Do you want to live to be 100? Read these strategies for reaching the milestone

It has been 20 years since I was first seduced by the glittering promise of anti-ageing medicine, the age-eluding powers of magical antioxidants and the rejuvenating potential of age-defying hormones. The science has become more subdued since then but the marketing and the commercial hubris haven’t altered an iota.

So I find myself caught between two worlds, embracing the sobering reality that there is still so much we don’t understand about what makes our bodies age while religiously quaffing down my daily regimen of countless supplements including antioxidants and hormones.

If all that scientists can tell me is that I have to eat less and exercise more then I’m either regrettably and expensively deluding myself or that first anti-ageing conference I attended in Las Vegas in 1998 was onto something.

Toward the latter end of 2018, scientists from around the world, premier luminaries from the longevity arena, were invited to Sydney to present their contributions, which might provide a roadmap for all of us hell bent on avoiding the cruel sickle of ageing to live to 100. They even invited some super-centenarians whose supreme achievement of living beyond the century milestone has made them elite survivors, garnering them mentor status for us mere mortals.

Getting a good night’s rest, achieving the right balance of protein, maintaining healthy brain function, regular exercise and safeguarding a robust microbiome appeared to be some of the protean strategies for reaching this milestone.

Sleep

Getting eight hours of good rest appeared to be the optimum goal. This allows you to consolidate the memories you have formed, implanting them in the parts of your brain which allow for long-term retrieval. More importantly, it is during these vital hours of brain tranquillity that you clear toxins and all the garbage accumulating in your central nervous system, which gives rise to the damaging chemicals associated with Alzheimer’s disease.

When you sleep well you make new brain cells with strong connections that are resilient and durable. Conversely, incessant insomnia reduces the production of these vital structures.

Consistently sleeping less than seven hours or more than 10 is associated with cognitive decline and increased dementia risk. If in middle age you don’t have enough REM sleep — that stage of the sleep cycle when you dream — you have an increased risk of developing Parkinson’s and other forms of dementia.

Inadequate sleep raises blood sugars and makes insulin the hormone responsible for sugar utilisation less efficient, a metabolic derangement associated with obesity.
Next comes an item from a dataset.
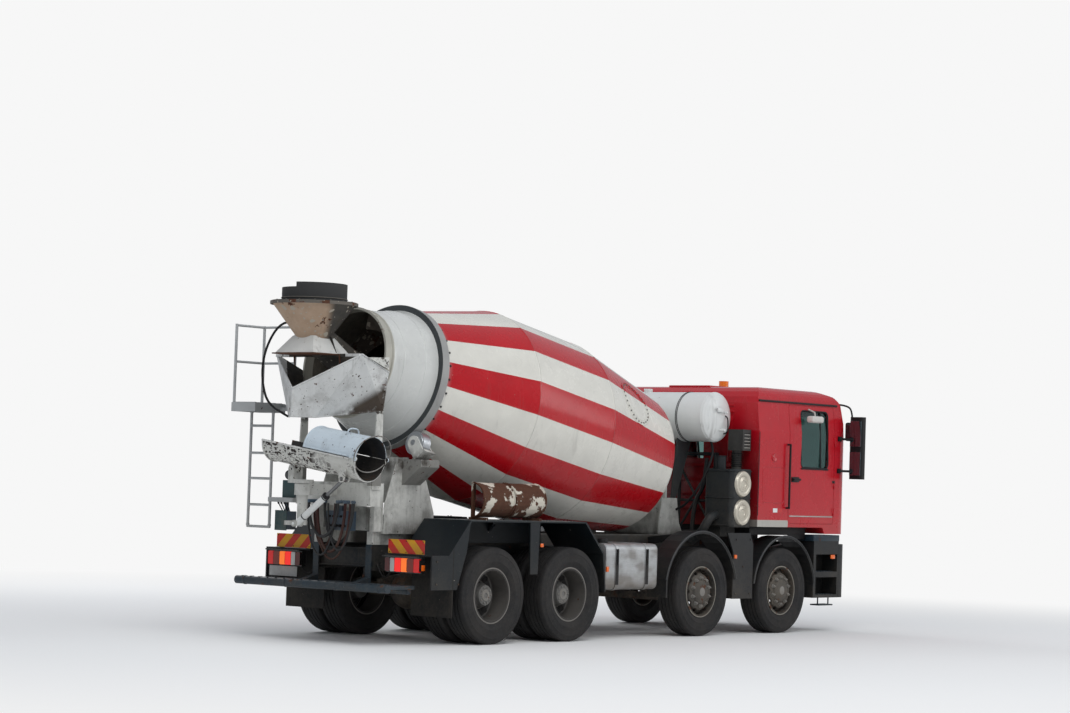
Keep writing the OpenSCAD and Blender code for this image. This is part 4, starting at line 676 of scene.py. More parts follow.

Your blood pressure and heart rates escalate if you persistently fail to sleep efficiently.

Protein

Protein is an essential nutrient: not consuming enough can weaken your muscles, make your bones brittle and compromise your mental function and, in short, cause premature ageing. Yet a plant-based diet lacking in protein is associated with longevity. Blue zones are areas around the world where the numbers of centenarians far exceed those of most of the civilised world and what just about all of these environments share is their commitment to a vegetarian lifestyle.

However, with ageing it’s easier to eat less and as protein isn’t as flavoursome you might compensate by consuming more carbohydrate and fat, which appeals more to your residual tastebuds. Protein is far more replete in animal sources and therefore, if you’re going to emulate the blue-zone lifestyle, you have to ensure you’re getting enough protein, which might necessitate having a nutritional assessment with a health professional well versed with assessing protein status.

Optimal brain health

Here you need to actively engage as it’s easy for your mental powers to atrophy as you age unless you commit to a program of mental enrichment. The greater your cognitive reserve, the longer you live unencumbered by cognitive impairment.

Experts at this conference suggested that, if you aren’t going to exercise and enhance your brain function by doing training drills that span 35– to 40-minute sessions three times a week across multiple cognitive domains, then you need to participate in mental activities that involve memory, integration and forming novel concepts — like learning a new language.

Exercise

Going for a regular stroll with the dog or doing an occasional yoga class won’t be enough to look after your muscles, bones and heart, according to Professor Maria Fiatarone Singh who helms the chair of Exercise and Sport Science at the University of Sydney. Just as you need to supercharge your mental inertia to jolt your moribund sinews out of their ennui, you need to do incrementally intense resistance training 2–3 times a week and strenuous aerobic exercise five days a week for 30 minutes.

Microbiome health

To keep the 30 trillion gut bacteria that diminish as you get older orderly and harmonious, you need to religiously devour substantial servings of fibre found in wholegrain cereals, leafy green vegetables, berries, oranges, carrots, nuts and seeds.

Having completed the ear-bashing boot camp of age-resisting recommendations, we were then introduced to the super-centenarians who all shared a common secret: none of them adhered to any of the above directives or took any antioxidants or hormones.